### GIVEN RECORDS
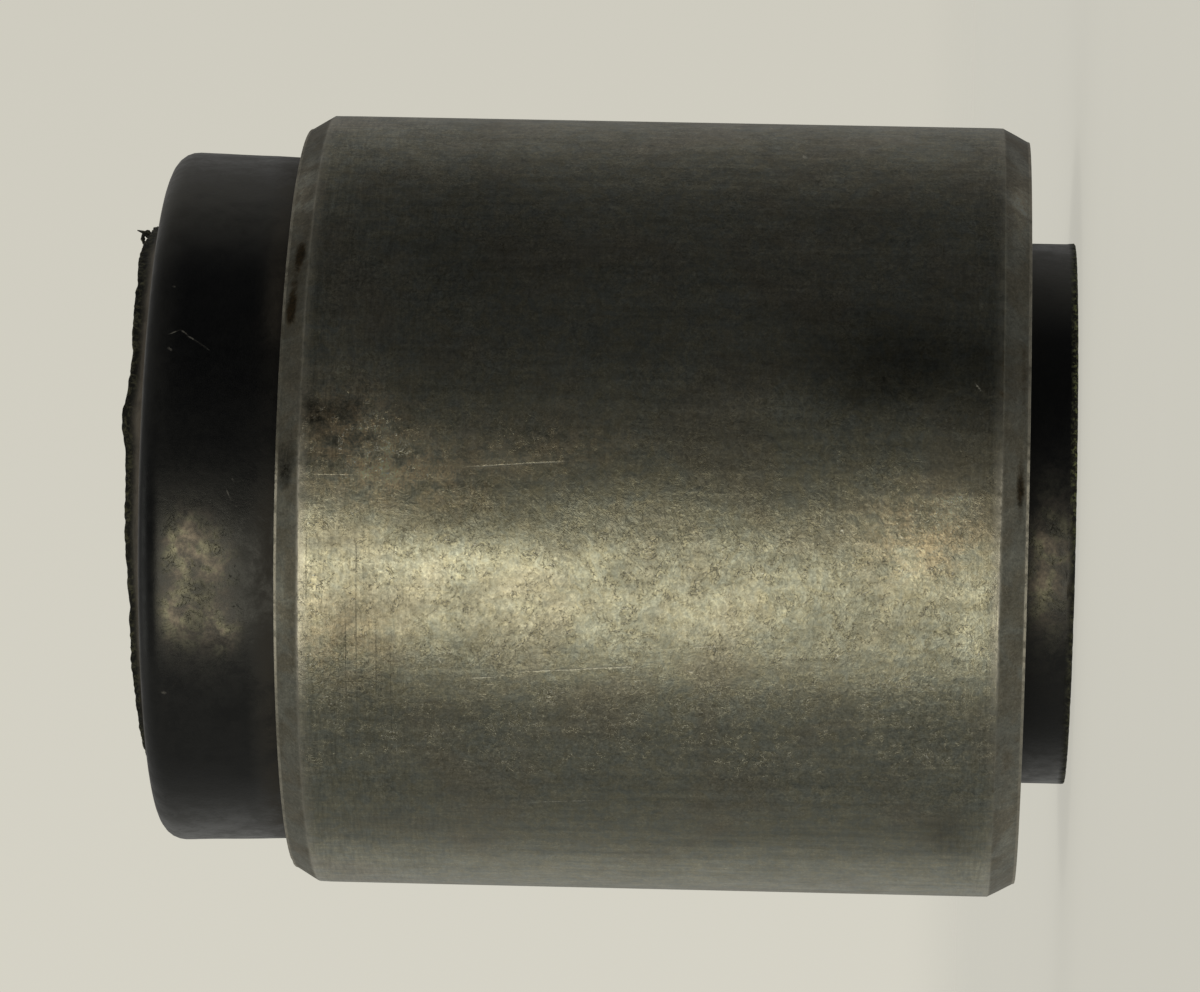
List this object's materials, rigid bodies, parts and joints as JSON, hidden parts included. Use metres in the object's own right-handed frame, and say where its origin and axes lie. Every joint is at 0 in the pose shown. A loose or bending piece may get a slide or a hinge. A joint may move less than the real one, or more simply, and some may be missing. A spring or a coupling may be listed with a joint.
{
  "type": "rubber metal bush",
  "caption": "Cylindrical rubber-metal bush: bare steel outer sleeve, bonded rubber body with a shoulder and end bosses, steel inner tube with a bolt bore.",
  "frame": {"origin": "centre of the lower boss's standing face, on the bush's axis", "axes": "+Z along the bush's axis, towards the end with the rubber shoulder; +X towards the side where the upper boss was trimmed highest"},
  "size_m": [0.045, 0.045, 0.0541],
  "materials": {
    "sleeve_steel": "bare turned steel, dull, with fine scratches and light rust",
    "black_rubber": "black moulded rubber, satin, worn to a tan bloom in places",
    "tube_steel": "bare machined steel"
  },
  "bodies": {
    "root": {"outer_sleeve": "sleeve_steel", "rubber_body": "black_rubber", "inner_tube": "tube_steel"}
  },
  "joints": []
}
* * *
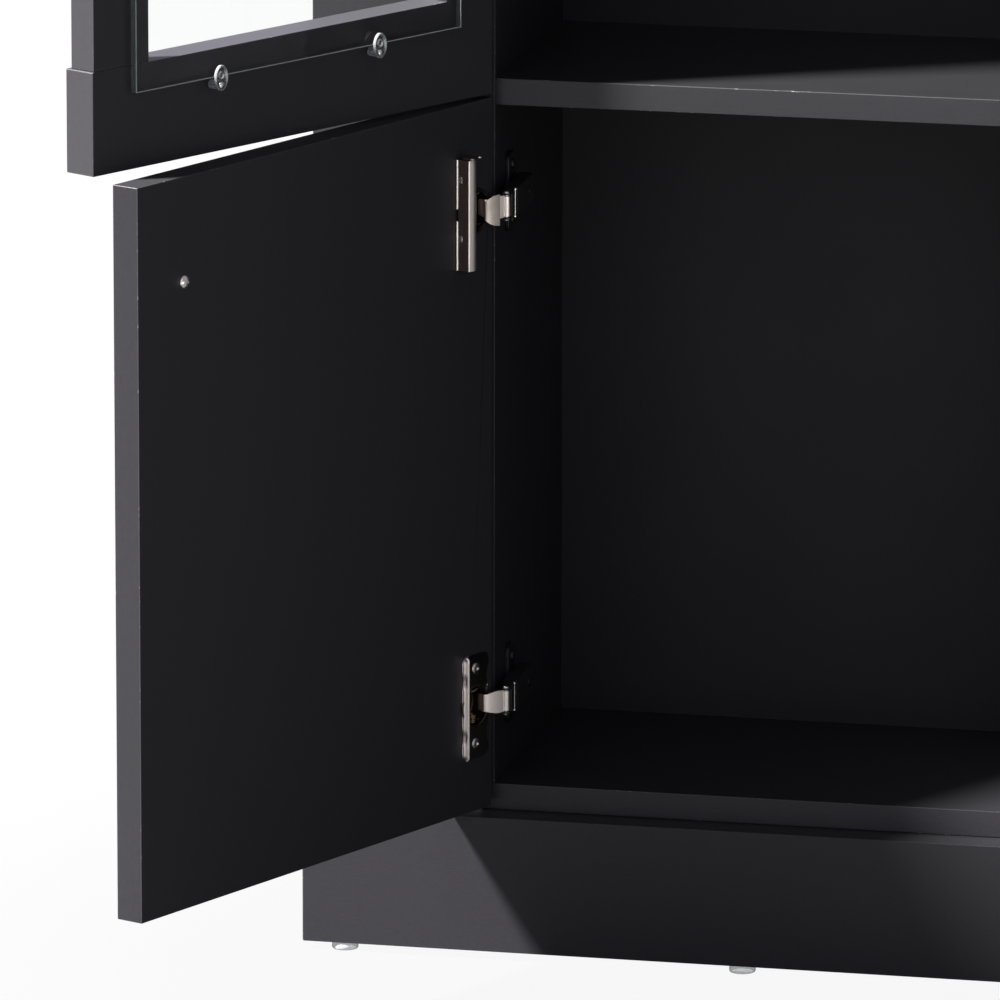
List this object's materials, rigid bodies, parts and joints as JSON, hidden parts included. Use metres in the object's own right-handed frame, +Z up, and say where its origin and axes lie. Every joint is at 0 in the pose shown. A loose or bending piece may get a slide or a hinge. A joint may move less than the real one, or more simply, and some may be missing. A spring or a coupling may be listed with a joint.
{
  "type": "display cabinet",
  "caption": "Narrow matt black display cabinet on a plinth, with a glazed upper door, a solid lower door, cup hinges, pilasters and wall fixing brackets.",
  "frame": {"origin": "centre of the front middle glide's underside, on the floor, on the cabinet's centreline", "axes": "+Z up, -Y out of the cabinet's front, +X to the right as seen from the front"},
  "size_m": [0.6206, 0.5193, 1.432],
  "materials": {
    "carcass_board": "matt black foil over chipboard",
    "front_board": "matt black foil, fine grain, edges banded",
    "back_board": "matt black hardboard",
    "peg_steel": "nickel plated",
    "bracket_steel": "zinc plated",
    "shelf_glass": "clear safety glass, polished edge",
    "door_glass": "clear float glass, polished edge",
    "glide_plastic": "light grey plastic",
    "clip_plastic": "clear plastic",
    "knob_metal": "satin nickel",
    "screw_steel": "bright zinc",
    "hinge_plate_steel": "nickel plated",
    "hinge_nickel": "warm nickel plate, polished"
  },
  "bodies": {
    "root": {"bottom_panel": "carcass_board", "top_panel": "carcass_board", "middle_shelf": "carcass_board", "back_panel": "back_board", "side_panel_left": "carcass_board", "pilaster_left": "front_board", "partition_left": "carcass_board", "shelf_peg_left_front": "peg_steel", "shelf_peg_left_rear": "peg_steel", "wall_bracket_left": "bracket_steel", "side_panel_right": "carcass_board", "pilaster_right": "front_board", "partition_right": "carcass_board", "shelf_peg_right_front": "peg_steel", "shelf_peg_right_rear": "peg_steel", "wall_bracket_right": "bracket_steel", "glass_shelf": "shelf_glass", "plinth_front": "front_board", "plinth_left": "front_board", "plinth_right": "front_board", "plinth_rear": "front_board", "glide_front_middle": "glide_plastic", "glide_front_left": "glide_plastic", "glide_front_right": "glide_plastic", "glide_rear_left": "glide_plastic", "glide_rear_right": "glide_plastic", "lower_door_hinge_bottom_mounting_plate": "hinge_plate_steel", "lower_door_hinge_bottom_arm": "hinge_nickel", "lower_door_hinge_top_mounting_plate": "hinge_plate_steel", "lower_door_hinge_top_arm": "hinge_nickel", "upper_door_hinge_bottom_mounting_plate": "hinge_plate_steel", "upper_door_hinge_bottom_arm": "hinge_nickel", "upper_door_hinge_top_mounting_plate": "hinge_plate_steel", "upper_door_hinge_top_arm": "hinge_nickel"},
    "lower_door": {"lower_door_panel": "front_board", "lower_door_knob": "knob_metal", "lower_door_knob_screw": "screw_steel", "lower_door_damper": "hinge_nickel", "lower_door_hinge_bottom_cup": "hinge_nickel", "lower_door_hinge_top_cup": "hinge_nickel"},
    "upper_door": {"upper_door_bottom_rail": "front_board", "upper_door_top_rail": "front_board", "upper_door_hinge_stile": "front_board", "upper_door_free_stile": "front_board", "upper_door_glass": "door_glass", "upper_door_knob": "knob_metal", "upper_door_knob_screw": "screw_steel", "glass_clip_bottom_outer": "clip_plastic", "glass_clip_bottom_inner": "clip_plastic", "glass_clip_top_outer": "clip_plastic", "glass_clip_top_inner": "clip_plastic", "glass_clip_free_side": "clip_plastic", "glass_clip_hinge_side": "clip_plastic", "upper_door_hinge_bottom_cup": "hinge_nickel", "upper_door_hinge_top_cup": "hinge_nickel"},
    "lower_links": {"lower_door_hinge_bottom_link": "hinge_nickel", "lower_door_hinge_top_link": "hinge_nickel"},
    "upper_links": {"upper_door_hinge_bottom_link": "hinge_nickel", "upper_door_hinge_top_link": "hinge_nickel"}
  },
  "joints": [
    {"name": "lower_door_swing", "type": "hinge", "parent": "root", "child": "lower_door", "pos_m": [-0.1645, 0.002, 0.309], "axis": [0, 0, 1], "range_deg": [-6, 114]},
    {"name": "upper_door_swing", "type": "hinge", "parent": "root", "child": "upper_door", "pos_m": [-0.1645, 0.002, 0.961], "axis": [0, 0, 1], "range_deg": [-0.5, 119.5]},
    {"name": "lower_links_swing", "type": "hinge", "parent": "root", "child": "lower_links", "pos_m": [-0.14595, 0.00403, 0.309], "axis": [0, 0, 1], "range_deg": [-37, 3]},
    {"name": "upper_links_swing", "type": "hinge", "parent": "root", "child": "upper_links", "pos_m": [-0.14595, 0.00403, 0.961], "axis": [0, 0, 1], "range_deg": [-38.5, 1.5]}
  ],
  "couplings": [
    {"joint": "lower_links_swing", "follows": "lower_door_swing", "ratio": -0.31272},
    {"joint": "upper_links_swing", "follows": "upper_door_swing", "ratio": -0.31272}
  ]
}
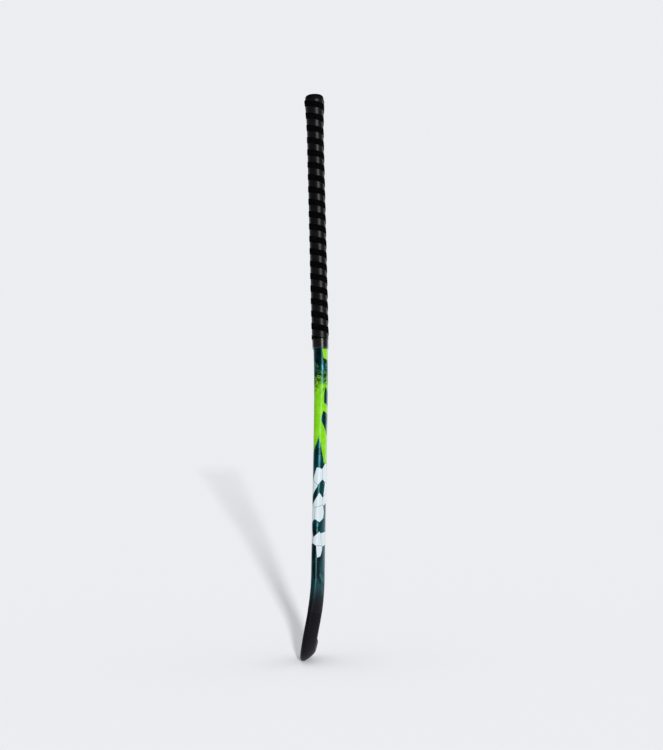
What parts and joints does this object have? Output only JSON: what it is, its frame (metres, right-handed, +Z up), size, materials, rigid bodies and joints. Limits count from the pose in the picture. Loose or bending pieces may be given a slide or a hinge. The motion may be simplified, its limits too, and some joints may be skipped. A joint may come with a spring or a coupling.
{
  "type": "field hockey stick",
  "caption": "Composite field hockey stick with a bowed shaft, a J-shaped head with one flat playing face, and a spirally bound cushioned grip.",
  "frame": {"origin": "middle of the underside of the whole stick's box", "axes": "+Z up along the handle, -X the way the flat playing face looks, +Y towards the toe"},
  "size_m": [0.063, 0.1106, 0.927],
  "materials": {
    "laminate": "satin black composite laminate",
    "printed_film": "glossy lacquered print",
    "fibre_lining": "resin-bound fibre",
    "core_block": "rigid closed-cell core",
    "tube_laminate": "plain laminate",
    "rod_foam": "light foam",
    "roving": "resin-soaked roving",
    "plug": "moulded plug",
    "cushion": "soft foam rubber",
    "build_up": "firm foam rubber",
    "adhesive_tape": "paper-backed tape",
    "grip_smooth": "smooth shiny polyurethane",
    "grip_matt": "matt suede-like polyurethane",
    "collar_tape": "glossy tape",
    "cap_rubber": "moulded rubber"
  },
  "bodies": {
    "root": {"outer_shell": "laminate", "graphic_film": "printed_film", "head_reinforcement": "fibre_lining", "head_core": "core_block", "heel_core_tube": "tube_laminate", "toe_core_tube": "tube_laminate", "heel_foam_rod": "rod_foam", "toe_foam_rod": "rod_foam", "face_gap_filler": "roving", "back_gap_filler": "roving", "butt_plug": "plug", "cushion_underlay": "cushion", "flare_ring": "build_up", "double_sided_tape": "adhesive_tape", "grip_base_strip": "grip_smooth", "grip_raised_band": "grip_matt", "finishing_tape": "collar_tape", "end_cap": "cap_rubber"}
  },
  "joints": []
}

### WHAT IS ASKED
Reproduce each line holding the word "object".

### EXERCISE SOLUTION
List this object's materials, rigid bodies, parts and joints as JSON, hidden parts included. Use metres in the object's own right-handed frame, and say where its origin and axes lie. Every joint is at 0 in the pose shown. A loose or bending piece may get a slide or a hinge. A joint may move less than the real one, or more simply, and some may be missing. A spring or a coupling may be listed with a joint.
List this object's materials, rigid bodies, parts and joints as JSON, hidden parts included. Use metres in the object's own right-handed frame, +Z up, and say where its origin and axes lie. Every joint is at 0 in the pose shown. A loose or bending piece may get a slide or a hinge. A joint may move less than the real one, or more simply, and some may be missing. A spring or a coupling may be listed with a joint.
What parts and joints does this object have? Output only JSON: what it is, its frame (metres, right-handed, +Z up), size, materials, rigid bodies and joints. Limits count from the pose in the picture. Loose or bending pieces may be given a slide or a hinge. The motion may be simplified, its limits too, and some joints may be skipped. A joint may come with a spring or a coupling.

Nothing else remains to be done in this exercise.